Treinador de escolinha de futebol
Após a aposentadoria dos gramados, Zé Roberto teria aberto escolinhas de futebol, para treinar crianças e adolescentes, segundo o antigo advogado de defesa. Uma testemunha apontou para a Polícia Civil que o suposto chefe de uma facção trabalharia como treinador no Futebol Clube Atlético Cearense. A agremiação foi questionada por uma delegada, por ofício, em julho de 2020.

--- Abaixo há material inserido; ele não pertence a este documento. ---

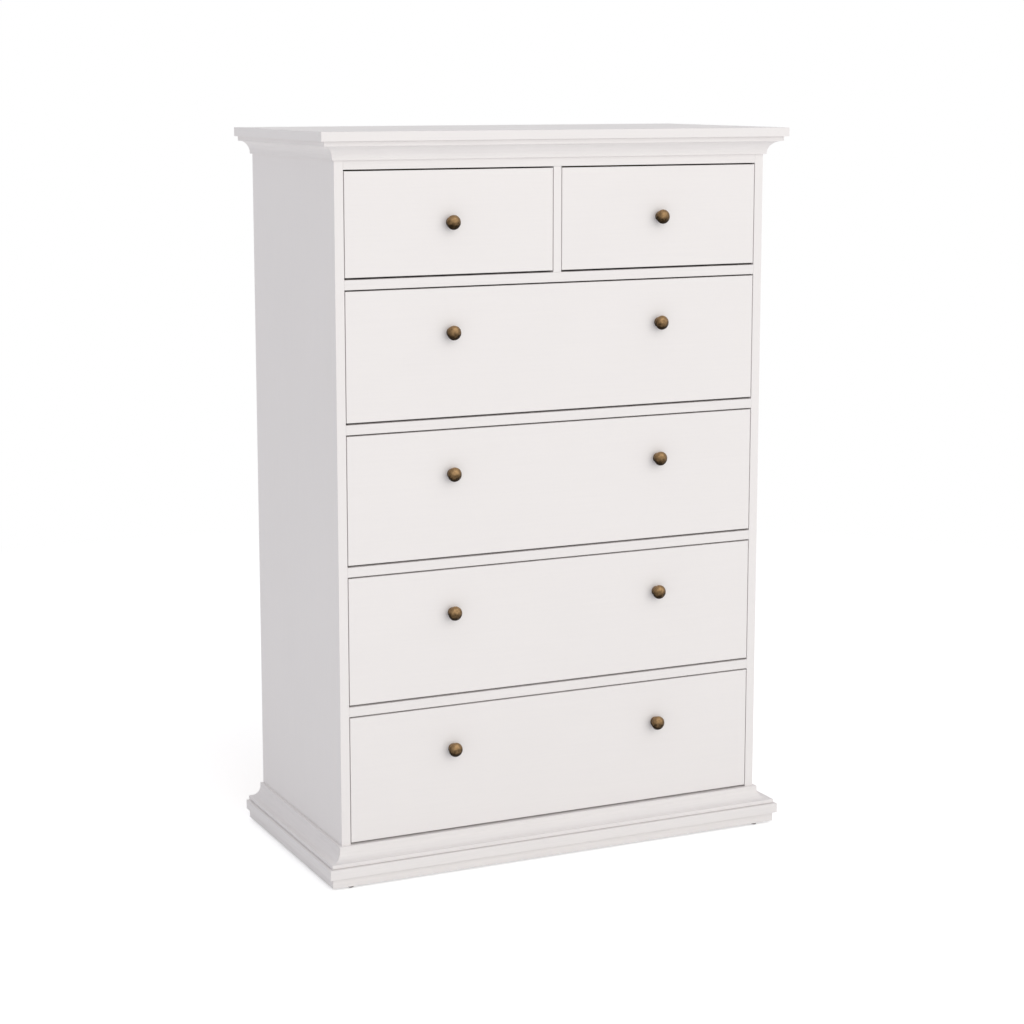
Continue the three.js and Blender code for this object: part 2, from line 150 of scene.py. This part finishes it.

Em resposta à Polícia, enviada no mês seguinte, o Atlético Cearense garantiu que “José Roberto de Sousa Severo não trabalha, nem trabalhou no Futebol Clube Atlético Cearense”. “Para que não reste dúvidas, informamos que o referido senhor, realizou teste/avaliação para compor o elenco do Verdes Mares Esporte Clube, o qual, no ano de 2018, utilizava as instalações deste clube para treinamentos, em razão de parceria entre os clubes”, acrescentou.
Entretanto, “José Roberto de Sousa Severo não foi aprovado na avaliação, não tendo o Futebol Clube Atlético Cearense obtido qualquer informação ou contato deste”, segundo o clube de futebol.
O Atlético Cearense ponderou que um filho de Zé Roberto começou a treinar na escola de futebol para crianças do Clube e, devido à suspensão das aulas pela pandemia de Covid-19, o pai se voluntariou a prestar as aulas para o filho, na escolinha.
“Nesse sentido, o referido senhor não tem, nem teve qualquer vínculo empregatício ou vínculo qualquer de prestação de serviços ao Futebol Clube Atlético Cearense”, completou a então presidente do Clube, Maria José Vieira.